L’assurance-vie et les héritiers réservataires en droit français

LA FIDUCIAIRE

Experts-Comptables ITAA

Par Martin Piret Gérard, Associé chez CONSILIUM Gst et Martin Le Breton, Conseiller financier et patrimonial chez CONSILIUM Gst

En droit français, l’assurance-vie se situe au carrefour entre le droit civil et le droit des assurances. Analyse et points d’attention.

Qui sont les héritiers réservataires ?

En droit français, certains héritiers sont protégés par la loi. On les appelle les héritiers réservataires. Cela signifie qu’ils doivent obligatoirement recevoir une quote-part minimale de la succession. Cette quote-part minimale est appelée « réserve héréditaire ». La partie dont le défunt peut librement disposer est appelée « quotité disponible ».

Seuls les enfants ont la qualité d’héritiers réservataires. En cas d’atteinte à leur réserve, ces derniers peuvent intenter une action en réduction. La réserve varie selon le nombre d’enfants. Elle est globale et correspond à une fraction de la succession en pleine propriété. A noter qu’en droit successoral belge, la règle diffère. En effet, depuis le 1er septembre 2018, la réserve héréditaire globale des enfants est invariablement fixée à la moitié et ce, quel que soit le nombre d’enfants.

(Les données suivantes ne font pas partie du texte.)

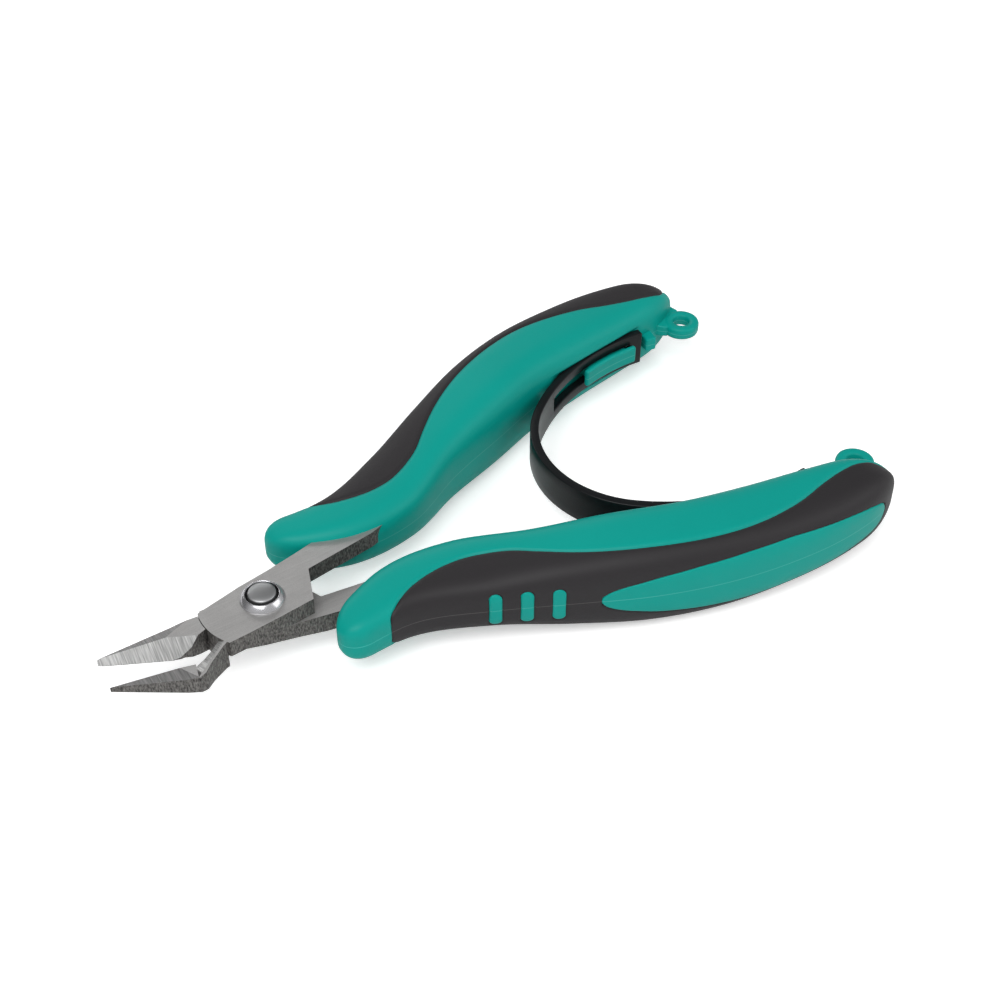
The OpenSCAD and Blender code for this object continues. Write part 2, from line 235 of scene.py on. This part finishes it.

Le conjoint survivant n’est pas un héritier réservataire. Il est donc possible de le priver de ses droits légaux. Une exception existe. En effet, la loi française prévoit que le conjoint survivant acquiert la qualité d’héritier réservataire lorsque le défunt décède sans enfant. Dans cette configuration, la réserve du conjoint survivant est fixée à un quart de la succession.

L’assurance-vie permet-elle d’échapper à ces règles ?

La figure juridique du contrat d’assurance-vie renferme une stipulation pour autrui. Cela explique que les capitaux versés au bénéficiaire n’ont jamais fait partie de la succession du souscripteur défunt. Par conséquent, les règles du rapport et de la réduction ne s’appliquent pas aux capitaux décès et aux primes versées.

Le siège de la matière se trouve à l’article 132-13 du Code français des assurances. Il précise ce qui suit : « le capital ou la rente payable au décès du contractant à un bénéficiaire déterminé ne sont soumis ni aux règles du rapport à succession, ni à celles de la réduction pour atteinte à la réserve des héritiers du contractant. Ces règles ne s’appliquent pas non plus aux sommes versées par le contractant à titre de primes, à moins que celles-ci n’aient été manifestement exagérées eu égard à ses facultés. »

Compte tenu de ce qui précède, il est possible d’échapper aux règles du rapport et de la réduction sous réserve que les primes versées par le souscripteur ne soient pas manifestement exagérées. Sous cette réserve, tant les capitaux versés au bénéficiaire que les primes versées par le souscripteur dans le contrat d’assurance-vie échappent au mécanisme de protection de la réserve héréditaire.

En droit belge, la solution inverse prévaut depuis le 1er septembre 2018. En effet, l’article 188 de la loi relative aux assurances prévoit qu’« en cas de décès du preneur d’assurance, la prestation d’assurance est, conformément au Code civil, sujette à réduction et à rapport ». Par conséquent, le montant des capitaux versés au bénéficiaire est pris en compte pour le calcul de la réserve héréditaire.

Primes « manifestement exagérées »

En l’absence d’une définition légale du caractère « manifestement exagéré » des primes versées, il faut se référer à la jurisprudence de la Cour de cassation. Pour apprécier le caractère manifestement exagéré des primes, il y a lieu de tenir compte de la situation personnelle et patrimoniale du souscripteur, de son âge, de son état de santé ainsi que des motifs qui l’ont incité à investir dans un contrat d’assurance-vie.

Conclusion

Le contrat d’assurance-vie est un outil de transmission patrimoniale particulièrement intéressant. En particulier, il permet au parent-souscripteur d’orienter ou cibler sa générosité et ce, même en présence d’héritiers réservataires. Il convient toutefois de manier cet outil avec précaution et ce, afin d’éviter les mauvaises surprises au moment de l’ouverture de la succession.